The next speaker in this session at the AoIR 2024 conference is my QUT colleague Tariq Choucair, whose focus is especially on the use of LLMs in stance detection in news content. A stance is a public act by a social actors, achieved dialogically through communication, which evaluates objects, positions the self and other subjects, and aligns with other subjects within a sociocultural field.
Here, the focus is broadly on stances towards issues, persons, groups, and organisations. There are some tools for doing so, but they mainly focus on English-language content, are designed for specific types of data, and tend to work best for a narrow range of clearly identifiable targets. Stances towards ambivalent or ambiguous classes of targets are much harder to detect.
Large Language Models can help here: they work across a broader range of languages, even though they still have an English-language bias, and their use requires less computational knowledge; however, they may also exhibit harmful biases, have unclear privacy and safety features, and come with concerns about environmental and community impacts, ownership, authorship, reliability, and validity.
Tariq’s work explored the use of these models in the context of Facebook posts during election campaigns across four countries, as well as during the Voice to Parliament campaign in Australia. This requires fine-tuning for these use cases, and the processes for such fine-tuning remain rather unclear at this stage. Key principles here may be to challenge whether very large language models are necessary here, whether languages are appropriately covered, and what models apply in this analysis.
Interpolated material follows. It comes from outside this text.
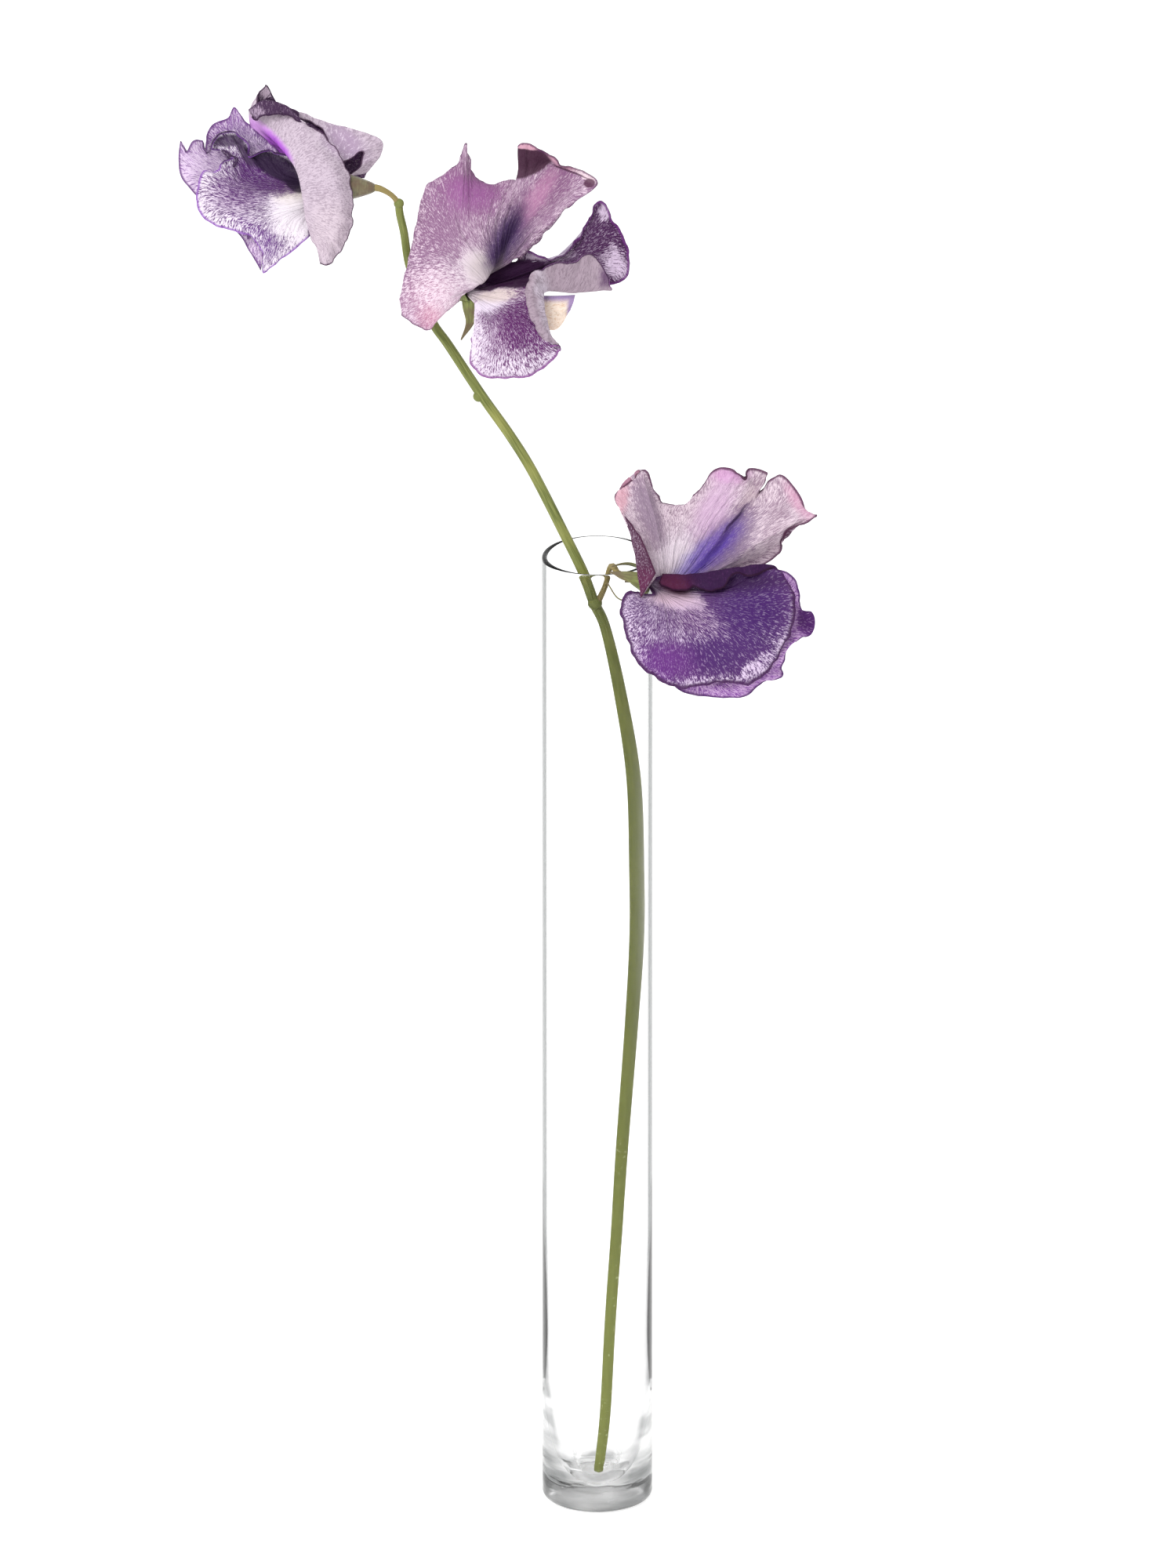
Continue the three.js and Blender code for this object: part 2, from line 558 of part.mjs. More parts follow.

Sometimes it might be best to begin by defining interpretative goals rather than concrete tasks; disagreements both between humans and LLMs, but also amongst human coders themselves should also be recognised. Such work might not always be done best using random samples; the use of purposive samples might be more effective. This should be tested using multiple LLMs at first, narrowing down later towards the best-performing options. All of this should be done through an iterative and reflexive process.
Fine-tuning of models generally leads to better results, this is true also for smaller LLMs other than those offered by OpenAI; in languages like Portuguese, OpenAI models still perform much better than smaller LLMs, however.
It is especially tricky to deal with unclear and ambiguous cases, which humans might classify as showing no clear stance towards a specific group; LLMs might bring further context to the question, and end up making clearer but not always correct selections. But we should also be cautious about always taking human-coded data as the ground truth, especially if we do not also consider potential biases in the composition of the coding team.